Monday, November 7, 2022

White Christian Nationalism on Ballot This Election Cycle


Insightful essays appearing now before the election about how white Christian nationalism is on the ballot this election: Paul Brandeis Raushenbush writes:

As a Baptist minister, I’m frightened about the midterm elections. But not for the reasons some would think. I’m frightened because, across the nation, I’m seeing an upswell of fellow believers distorting the meaning of our faith into a license to discriminate and subjugate.  ...

Christian nationalism is not shorthand for an American who is both Christian and patriotic. Rather, Christian nationalists are a small yet organized slice of Americans working to hijack democracy. It’s not religion, but instead a cultural framework that conflates American identity with an exclusive form of religious identity. Its adherents are hoping to use the law and the ballot box to privilege a specific version of Christianity over people of other faiths and no faith, as well as other Christians who don’t believe the same things they do.

Jemar Tisby notes that both the Republican and Democratic gubernatorial candidates in Arkansas, Sarah Huckabee Sanders and Chris Jones, are preachers' children, but they represent distinctly different interpretations of Christianity with distinctly different political goals. Sanders is a proponent of white Christian nationalism, and is rooted in the Southern Baptist Convention, a collection of churches that split with Northern Baptist churches in the 19th century in order to defend and promote slavery. Jones stands within a black Christian tradition focused on liberation, on extending rights to minority groups as an expression of Christian faith. 

Tisby writes, 

In their recent book, “The Flag and the Cross,” sociologists Philip Gorski and Samuel Perry describe a White Christian nationalist story that has deep roots. They write: “America was founded as a Christian nation by [White] men who were ‘traditional’ Christians, who based the nation’s founding documents on ‘Christian principles.’”

This belief system argues that the United States is specially favored by God, but the nation has lost its way, primarily due to “racial, religious, and cultural outsiders,” and must be brought back into obedience to God.

Throughout U.S. history, White Christian nationalist policies have tended toward anti-democratic and pro-authoritarian ends, while the historic Black Christian tradition has generally led toward opening democratic participation and greater rights for all kinds of people.

Silas House writes,  

I was raised in a church of terrorists. The preacher pounded on the lectern while he boomed that all queers deserved to die, that mixed marriages were going to lead to the downfall of “our way of life.” This was the 1980s, when women’s rights were being discussed much more broadly but according to him, God dictated that women were inferior beings to men. He railed against the separation of church and state, assuring us that the Founding Fathers had intended this to be a Christian nation. We were right and holy; the rest of the world was evil and against us. Worst of all, the congregation applauded and hollered “Amen!” in response.

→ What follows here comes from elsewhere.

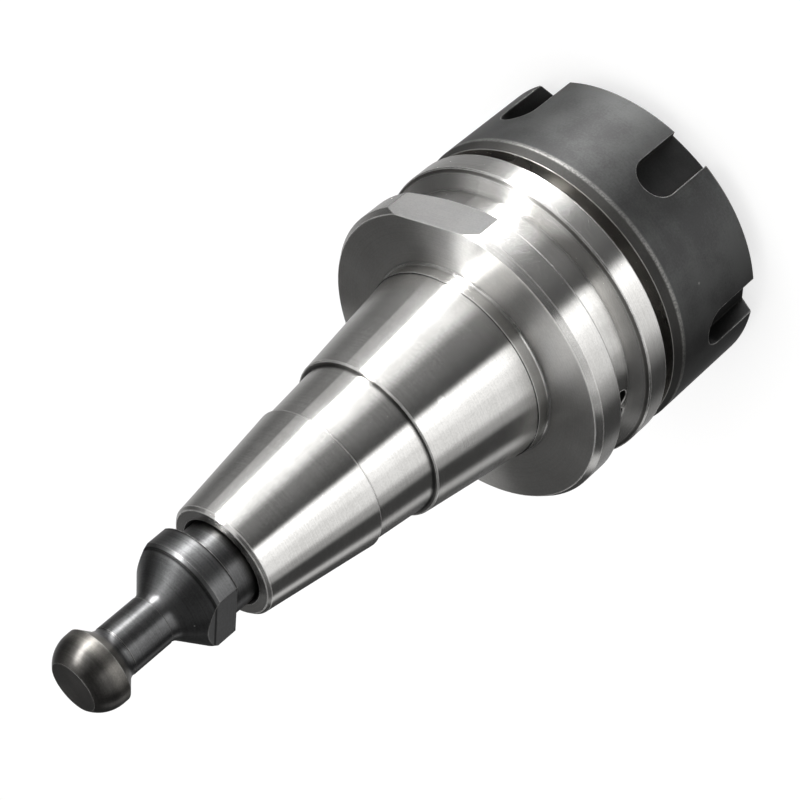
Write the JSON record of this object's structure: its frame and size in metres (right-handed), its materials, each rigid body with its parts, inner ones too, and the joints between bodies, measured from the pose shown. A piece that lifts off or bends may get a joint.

Today, members of Congress and rising Republican stars are the ones who terrorize LGBTQ children and anyone who does not follow their doctrines. These are not just fringe politicians and candidates; Christian Nationalism, the belief that the American government should be defined solely by Christianity, is now firmly entrenched within much of the GOP.  ...

I am terrified at the rise of Christian Nationalism because I have experienced it up close and personal. Violence was used against me and justified by the Bible. In high school, after a fist fight where I was forced to defend myself after a boy punched me in the mouth “for being a faggot” he defended himself to the principal by citing Scripture. When a family member fired a shotgun at me six times while I ran away, begging him to stop, he later claimed that he was “just trying to scare me straight.” I’ve seen neighbors and family members deeply damaged by the Christian extremism in the churches of America. If Christian Nationalists gain control we will be a nation run by people who apply their judgement to others even while they give themselves passes to participate in many of the archaic rules found there. It will be a country where women, people of color, LGBTQ people, and people of other faiths will be stripped of their rights in laws justified by scripture.

And, focusing on TexasWendi Gordon reports that she and her husband, both pastors, have lost their jobs due to their opposition to rising white Christian nationalism in their church during the Trump era. She urges churchgoers to condemn the bigotry of Trump and his supporters in order to save democracy.